Linux Kernel before 3.6 used route caching to do IPv4 multipath routing, which meant routing between two separate lines/ISPs was quite easy. From 3.6 the algorithm changed to being per-packet, meaning that some route table/rule/iptables marker tricks were required to achieve the two lines/ISPs.
However, if you had two lines with the same ISP who could route a single IP down both lines on a per-packet basis in a balanced/failover fashion, then from 3.6 you could easily achieve line bonding (at the IP level) because of the per-packet routing in both directions.
From 4.4, the kernel changed again to flow-based load balancing based on a hash over the source and destination addresses.
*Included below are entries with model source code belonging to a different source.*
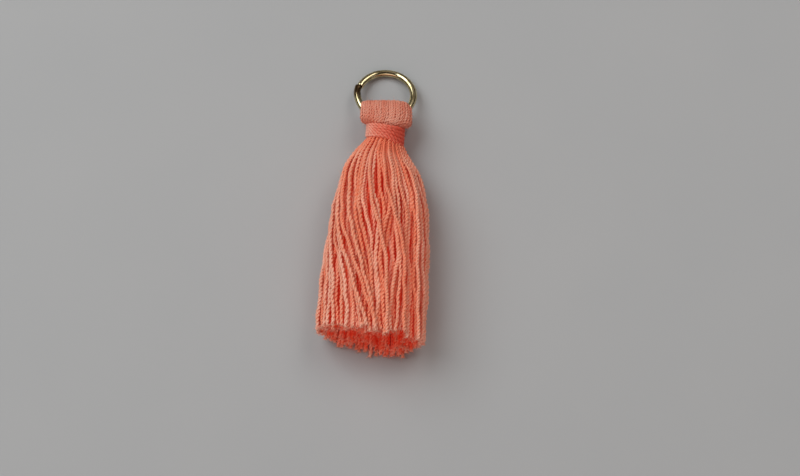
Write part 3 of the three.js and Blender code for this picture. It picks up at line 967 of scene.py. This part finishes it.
soft_light("window", (-0.55, 0.35, 0.70), 0.74, 6.4, (0.94, 0.985, 1))
soft_light("far_window", (0.36, 0.42, 0.70), 0.42, 1.6, (1, 0.94, 0.90))
soft_light("room_fill", (-0.10, -1.40, 0.75), 1.80, 8.5, (1, 0.80, 0.74))

WALL = (0.63, 0.56, 0.53)
FLOOR_SIDE = (0.03, 0.028, 0.027)
CEILING = (0.10, 0.08, 0.07)
ROOM_LIGHT = 0.43

bpy.context.scene.view_settings.view_transform = "Standard"
room = bpy.data.worlds.new("room")
bpy.context.scene.world = room
room.use_nodes = True
nodes, links = room.node_tree.nodes, room.node_tree.links
direction = nodes.new("ShaderNodeTexCoord")
height = nodes.new("ShaderNodeSeparateXYZ")
links.new(direction.outputs["Generated"], height.inputs["Vector"])
walls = colour_steps(nodes, links, height.outputs["Z"],
                     [(0.2, FLOOR_SIDE), (0.55, WALL), (0.80, WALL), (0.94, CEILING)])
links.new(walls, nodes["Background"].inputs["Color"])
nodes["Background"].inputs["Strength"].default_value = ROOM_LIGHT

# Camera: it looks down from nearly above, a little from the tassel's right. Its shift puts the place
# that it aims at where that place is in the picture, which is 800 by 476 pixels. Angles are in degrees.
CAMERA_AZIMUTH = 3.1
CAMERA_ELEVATION = 72.0
CAMERA_DISTANCE = 230.0
CAMERA_AIM = (0.0, -15.0, 2.0)
FOCAL_PIXELS = 1842.65
AIM_PIXEL = (379.23, 206.79)
PICTURE_WIDTH = 800
PICTURE_MIDDLE = (400, 238)
SENSOR_WIDTH = 36

azimuth, elevation = math.radians(CAMERA_AZIMUTH), math.radians(CAMERA_ELEVATION)
back = np.array([math.sin(azimuth) * math.cos(elevation), -math.cos(azimuth) * math.cos(elevation),
                 math.sin(elevation)])
lens = bpy.data.cameras.new("camera")
lens.sensor_width = SENSOR_WIDTH
lens.lens = FOCAL_PIXELS / PICTURE_WIDTH * SENSOR_WIDTH
lens.shift_x = (PICTURE_MIDDLE[0] - AIM_PIXEL[0]) / PICTURE_WIDTH
lens.shift_y = (AIM_PIXEL[1] - PICTURE_MIDDLE[1]) / PICTURE_WIDTH
lens.clip_start = 0.01
camera = bpy.data.objects.new("camera", lens)
camera.location = laid(np.array(CAMERA_AIM) + CAMERA_DISTANCE * back)
camera.rotation_euler = (math.pi / 2 - elevation, 0, azimuth)
bpy.context.scene.collection.objects.link(camera)
bpy.context.scene.camera = camera
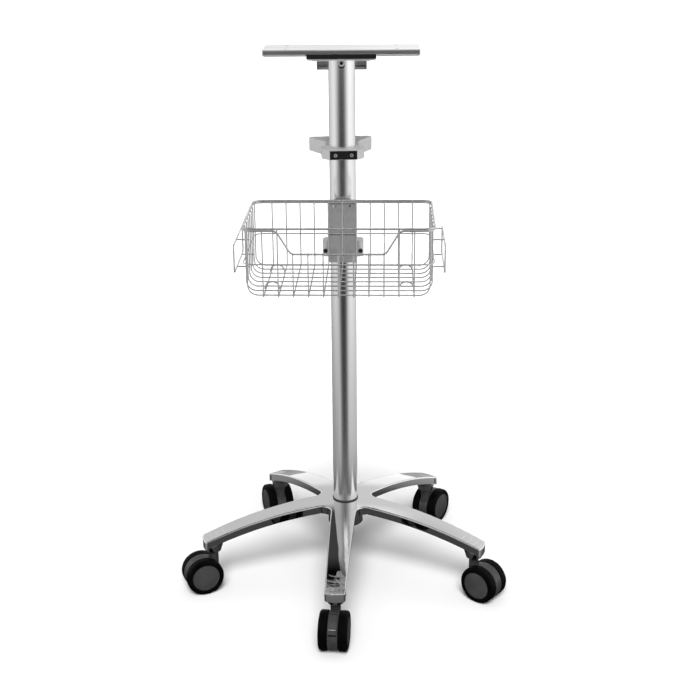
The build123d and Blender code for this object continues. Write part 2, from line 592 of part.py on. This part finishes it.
def ring_sector(radii, arc, half_w):
    """Part of a ring round the axle, between two radii and two angles."""
    inner_r, outer_r = radii
    middle = (arc[0] + arc[1]) / 2
    outer = [round_axle(outer_r, angle) for angle in (arc[0], middle, arc[1])]
    inner = [round_axle(inner_r, angle) for angle in (arc[1], middle, arc[0])]
    outline = ThreePointArc(*outer) + Line(outer[-1], inner[0])
    outline += ThreePointArc(*inner) + Line(inner[-1], outer[0])
    return extrude(Plane.XZ * make_face(outline), amount=half_w, both=True)


pin_x, pin_z = round_axle(PEDAL_PIN_RADIUS, PEDAL_PIN_ANGLE)


def make_housing(with_pedal):
    """Body between the two wheels, with the neck that takes the stem."""
    hood = rod_along_y(HOUSING_R, -HOUSING_HALF_W, HOUSING_HALF_W)
    hood -= block(-50, 50, -20, 20, -50, -WHEEL_R + 13)
    hood = fillet(hood.edges().filter_by(GeomType.CIRCLE), 1.2)
    body = to_axle(hood)
    body += rod(NECK_R, 50, BOSS_BOTTOM_Z - 1.0)
    body -= rod(STEM_R + RUNNING_CLEARANCE, 62.0, 90)
    body -= rod_along_y(AXLE_R, -20, 20, x=WHEEL_TRAIL, z=WHEEL_R)
    if with_pedal:
        body -= to_axle(ring_sector(PEDAL_POCKET_R, PEDAL_POCKET_ARC, PEDAL_HALF_W + 0.4))
        body -= to_axle(rod_along_y(PEDAL_PIN_R + RUNNING_CLEARANCE, -20, 20, x=pin_x, z=pin_z))
    return body


def make_pedal():
    shell = ring_sector(PEDAL_R, PEDAL_ARC, PEDAL_HALF_W)
    shell = fillet(shell.edges().filter_by(Axis.Y), 1.0)
    eye = rod_along_y(PEDAL_EYE_R, -PEDAL_HALF_W, PEDAL_HALF_W, x=pin_x, z=pin_z)
    pin = rod_along_y(PEDAL_PIN_R, -HOUSING_HALF_W, HOUSING_HALF_W, x=pin_x, z=pin_z)
    return to_axle(shell + eye + pin)


def rim_edge(solid, outermost):
    """The round edge of a wheel part that is furthest out along Y, or furthest in."""
    ends = solid.edges().filter_by(GeomType.CIRCLE).sort_by(Axis.Y)
    return ends[-1] if outermost else ends[0]


def make_tyre():
    """Tyre of the wheel on the +Y side: rounded tread, open in the middle for its core."""
    tyre = rod_along_y(WHEEL_R, TYRE_INNER_Y, TYRE_OUTER_Y)
    tyre = fillet(rim_edge(tyre, outermost=True), (TYRE_OUTER_Y - TYRE_INNER_Y) * 0.3)
    tyre = fillet(rim_edge(tyre, outermost=False), 2.0)
    return to_axle(tyre - rod_along_y(CORE_R, TYRE_INNER_Y - 1, TYRE_OUTER_Y + 1))


def make_core():
    """Plastic wheel centre with a slightly domed outer cover."""
    core = rod_along_y(CORE_R, TYRE_INNER_Y, TYRE_OUTER_Y - 0.6)
    core = fillet(rim_edge(core, outermost=True), 1.0)
    crown = Pos(0, TYRE_OUTER_Y + 1.4 - CORE_DOME_R, 0) * Sphere(CORE_DOME_R)
    core += rod_along_y(CORE_R - 2.2, TYRE_INNER_Y, TYRE_OUTER_Y + 1.5) & crown
    core -= rod_along_y(AXLE_R + RUNNING_CLEARANCE, TYRE_INNER_Y - 1, TYRE_INNER_Y + 12.6)
    relief = rod_along_y(20, TYRE_INNER_Y - 1, TYRE_INNER_Y + 4)
    core -= relief - rod_along_y(9, TYRE_INNER_Y - 2, TYRE_INNER_Y + 5)
    return to_axle(core)


axle = rod_along_y(AXLE_R, -TYRE_INNER_Y - 12, TYRE_INNER_Y + 12, x=WHEEL_TRAIL, z=WHEEL_R)
tyre = make_tyre()
core = make_core()
wheel_sides = {"a": (tyre, core), "b": (mirror(tyre, Plane.XZ), mirror(core, Plane.XZ))}
for index, name in enumerate(CASTER_NAMES):
    x, y = stem_xy(index)
    place = Pos(x, y, 0) * Rot(0, 0, CASTER_TRAIL_ANGLE[index])
    has_brake = name == "front"
    add(f"caster_{name}_housing", place * make_housing(with_pedal=has_brake))
    add(f"caster_{name}_axle", place * axle)
    for letter, (wheel_tyre, wheel_core) in wheel_sides.items():
        add(f"caster_{name}_tyre_{letter}", place * wheel_tyre)
        add(f"caster_{name}_core_{letter}", place * wheel_core)
    if has_brake:
        add(f"caster_{name}_brake_pedal", place * make_pedal())

# ---------------------------------------------------------------- files
for name, shape in nodes.items():
    export_step(shape, f"parts/{name}.step")
print(len(nodes), "parts written")
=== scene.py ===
import json
from math import atan2, cos, pi, radians, sin, sqrt

import bpy
from mathutils import Matrix, Vector


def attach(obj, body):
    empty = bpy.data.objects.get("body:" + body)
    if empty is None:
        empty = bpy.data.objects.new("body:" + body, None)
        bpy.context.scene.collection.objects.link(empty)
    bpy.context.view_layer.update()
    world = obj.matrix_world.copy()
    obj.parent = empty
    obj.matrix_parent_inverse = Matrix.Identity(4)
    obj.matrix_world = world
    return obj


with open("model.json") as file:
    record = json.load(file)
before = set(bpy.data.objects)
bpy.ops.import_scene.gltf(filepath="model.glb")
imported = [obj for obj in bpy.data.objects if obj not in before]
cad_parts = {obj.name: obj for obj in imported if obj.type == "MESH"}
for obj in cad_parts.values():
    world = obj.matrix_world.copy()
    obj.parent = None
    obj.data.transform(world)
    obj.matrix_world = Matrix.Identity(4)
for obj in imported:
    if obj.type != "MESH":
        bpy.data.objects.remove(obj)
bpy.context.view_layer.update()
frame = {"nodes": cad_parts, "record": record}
NODES = frame["nodes"]

# ---------------------------------------------------------------- driving values (metres, degrees)
CAMERA_AT = (0.029, -2.402, 1.330)
CAMERA_TURN = 0.58          # to the left of +Y
CAMERA_PITCH = 19.26        # below level
CAMERA_ROLL = -0.47
LENS_MM = 67.6
SENSOR_MM = 36.0

FLOOR_SIZE = 60.0
FLOOR_ALBEDO = 0.86
FLOOR_GLOW = (0.0, 0.42)    # near the base and away from it: away from it the floor stays white
FLOOR_GLOW_REACH = (0.42, 0.72)     # distances from the column where the glow starts and is full
SKY_FILL = 0.06             # light from all round, on matt surfaces
# Broad lights that cast the floor shadows, from the front and from above: power, spread, elevation.
MATT_LIGHTS = {
    "key_light": (3.7, 26.0, 46.0),
    "overhead_light": (0.95, 70.0, 90.0),
}
TOP_LIGHT_AT = (0.0, -1.7, 3.0)     # softbox that only shiny edges see
TOP_LIGHT_SIZE = 1.6
TOP_LIGHT_POWER = 8.0
REFLECTED_FLOOR_R = 12.0
REFLECTED_FLOOR_Z = 0.0004
REFLECTED_FLOOR_CORNERS = 96
# Greys of the reflected studio, each as (place, grey). Round the column the place runs from behind
# through the left side to the front at 0.5, and on through the right side.
FLOOR_NEAR = ((0.0, 0.34), (0.12, 0.32), (0.30, 0.40), (0.38, 0.58), (0.45, 0.12), (0.50, 0.06),
              (0.56, 0.12), (0.62, 0.62), (0.88, 0.55), (1.0, 0.34))
FLOOR_FAR = ((0.0, 0.45), (0.035, 0.40), (0.06, 0.10), (0.10, 0.60), (0.30, 0.90), (0.46, 0.02),
             (0.53, 0.02), (0.68, 1.10), (0.90, 0.80), (0.94, 0.10), (0.965, 0.40), (1.0, 0.45))
# Close to the column the place is the distance from it instead, with 1 at CLOSE_TO_NEAR's far end.
# Darker towards the column: painted shade of the floor under the base, seen only in reflections.
FLOOR_CLOSE_SHADE = ((0.0, 0.02), (0.55, 0.06), (0.72, 0.22), (1.0, 0.45))
CLOSE_TO_NEAR = (0.40, 0.70)        # distances where one of these zones turns into the next
NEAR_TO_FAR = (0.8, 2.6)
WALLS = ((0.0, 0.62), (0.30, 0.60), (0.50, 0.20), (0.70, 0.90), (1.0, 0.68))
UPPER_WALLS = ((0.0, 0.05), (0.05, 0.06), (0.08, 0.50), (0.30, 0.50), (0.50, 0.15), (0.70, 0.80),
               (0.95, 0.60), (0.98, 1.10), (1.0, 1.10))
UPPER_FROM = (0.50, 0.58)   # sine of the elevation where the upper walls take over
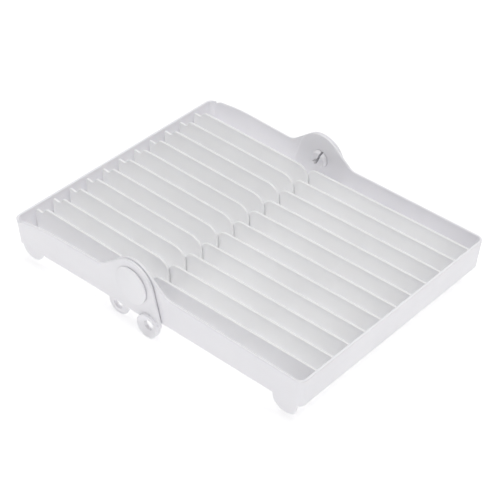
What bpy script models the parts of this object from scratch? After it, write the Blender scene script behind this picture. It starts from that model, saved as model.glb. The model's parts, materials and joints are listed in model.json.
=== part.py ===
"""Folding plate rack: two ribbed trays of white polypropylene on one hinge line.

Units are metres and +Z is up. X runs along the hinge line, the rear tray lies towards
+Y and the front tray towards -Y. The origin is the middle of the rack's box, on the
surface it stands on. Outlines of the side plates are drawn in the (y, z) plane with
the hinge axis at (0, 0), and every height below is measured from that axis.
"""
import math

import bpy
from mathutils import Matrix

# ---------------------------------------------------------------- driving dimensions
VANE_COUNT = 11              # vanes in each tray
PITCH = 0.020                # spacing of the vanes, which is the plate slot
VANE_THICKNESS = 0.0020
VANE_PASS = 0.0005           # room between two vanes that pass as the trays fold
WALL = 0.0025                # thickness of side walls, end walls and hinge ears
SEAM = 0.0003                # clearance between pieces that touch
EDGE_SLOT = 0.0165           # from the front tray's outermost vanes to its side walls
EAR_GAP = 0.0005             # room between a front ear and the rear ear outside it
CLOSE_GAP = 0.0002           # room over the rear end wall when the front tray is folded over it

REAR_LENGTH = 0.1403         # hinge axis to the rear end wall's outer face
REAR_FLARE = 0.0032          # how much further out the rear walls stand at their ends
REAR_BOTTOM = -0.0277
REAR_TOP = 0.0023            # top of the rear side walls
REAR_CORNER = 0.0080         # plan radius of the rear corners
REAR_VANE_TOP_HINGE = 0.0008
REAR_VANE_TOP_END = 0.0021
REAR_TIP = 0.0025            # how far the rear vanes reach past the axis
REAR_TIP_RADIUS = 0.0130
REAR_FOOT_BACK = 0.0223      # foot centre, from the end wall's face
REAR_FOOT_RADIUS = 0.0123
REAR_FOOT_RISE = 0.0024      # foot centre, above the tray's bottom

FRONT_LENGTH = 0.1780
FRONT_FLARE = 0.0009
FRONT_RAISE = 0.0022         # the front tray's bottom is this much higher
FRONT_TOP = 0.0031
FRONT_END_TOP = 0.0027
FRONT_CORNER = 0.0070
FRONT_VANE_TOP_HINGE = -0.0002
FRONT_VANE_TOP_END = 0.0022
FRONT_TIP_RADIUS = 0.0120
FRONT_FOOT_BACK = 0.0170
FRONT_FOOT_RADIUS = 0.0130
FRONT_FOOT_RISE = -0.0005

REAR_EAR_RADIUS = 0.0242
FRONT_EAR_RADIUS = 0.0247
EAR_REACH = 0.0440           # where an ear ends and its side wall begins
EAR_SLOPE = math.radians(38.7)
EAR_FILLET = 0.0120
EAR_LEAN = math.radians(15)  # lean of an ear's free edge, tangent to its hump
LUG_OFFSET = 0.0190          # lug centre, along Y from the axis
LUG_BELOW = 0.0039           # lug centre, below the rear tray's bottom
LUG_RADIUS = 0.0112
LUG_BORE = 0.0047
LUG_LIP = 0.0010             # width of the lug's rim round the sink's mouth
LUG_SINK_FLOOR_RADIUS = 0.0060
LUG_FLOOR = 0.0018           # thickness left under the sink
REAR_LUG_BOSS = 0.0030       # how far a rear lug stands out past its ear
FRONT_LUG_BOSS = 0.0         # the front lugs stay flush, as they pass behind the rear ears

PIN_RADIUS = 0.0078
PIN_CLEARANCE = 0.0003
PIN_BARB = 0.0006            # how far the snap barbs stand out past the shank
PIN_BARB_LENGTH = 0.0035
PIN_SLOT = 0.0022
CAP_RADIUS = 0.0175
CAP_THICK = 0.0019           # thickness at the hinge side's front
CAP_THIN = 0.0005            # thickness at the rear, where the cap runs flush
CAP_ROUNDING = 0.0004

RAIL_HEIGHT = 0.0050
RAIL_THICKNESS = 0.0030
RAIL_OVERHANG = 0.0030       # how far the rear tray's first rail passes its last vanes
REAR_RAILS = (0.0080, 0.0580)            # from the hinge axis
REAR_LAST_RAIL_BACK = 0.0403             # from the end wall's face
FRONT_RAILS = (0.0100, 0.0874)
FRONT_LAST_RAIL_BACK = 0.0132

NOTCH_BACK = 0.0208          # the rear vanes step down here, from the end wall's face
NOTCH_LENGTH = 0.0080
NOTCH_FLOOR = -0.0043
SHOULDER_RISE = 0.0009       # bump where the shoulder meets the end wall
SHOULDER_LENGTH = 0.0050

SIDE_FALL_BACK = 0.0523      # the rear side walls' tops fall gently from here to the end
SIDE_FALL = 0.0032
SIDE_NOSE_RADIUS = 0.0140
SIDE_NOSE_ANGLE = math.radians(45)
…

I am currently running Kernel 4.4.36, and am using multipath routing over PPPoE connections. My downstream traffic from the ISP is routed across the two separate lines on a per-packet basis (one IP routed down both lines). This gives me a download speed faster than the speed of one individual line. Nearly the speed of both lines added together. It works really well, Skype video, VoIP (UDP), YouTube etc. all work great.
Because of having such a good downstream experience I want to try it upstream but my upstream traffic is routed according to the newer flow-based algorithm across both ppp devices (which have the same IP address). This means that I cannot achieve an upload speed that is faster than the speed of a single line.
Is there a way to configure the current Kernel to use the per-packet algorithm? Or some other method to achieve per-packet multipath routing? Would I need to revert to an older Kernel (which I don't want to do for various other reasons)?
My ISP does not support multi-link ppp.
In case it is relevant, I am currently running Arch Linux ARMv7 on a Raspberry Pi 3.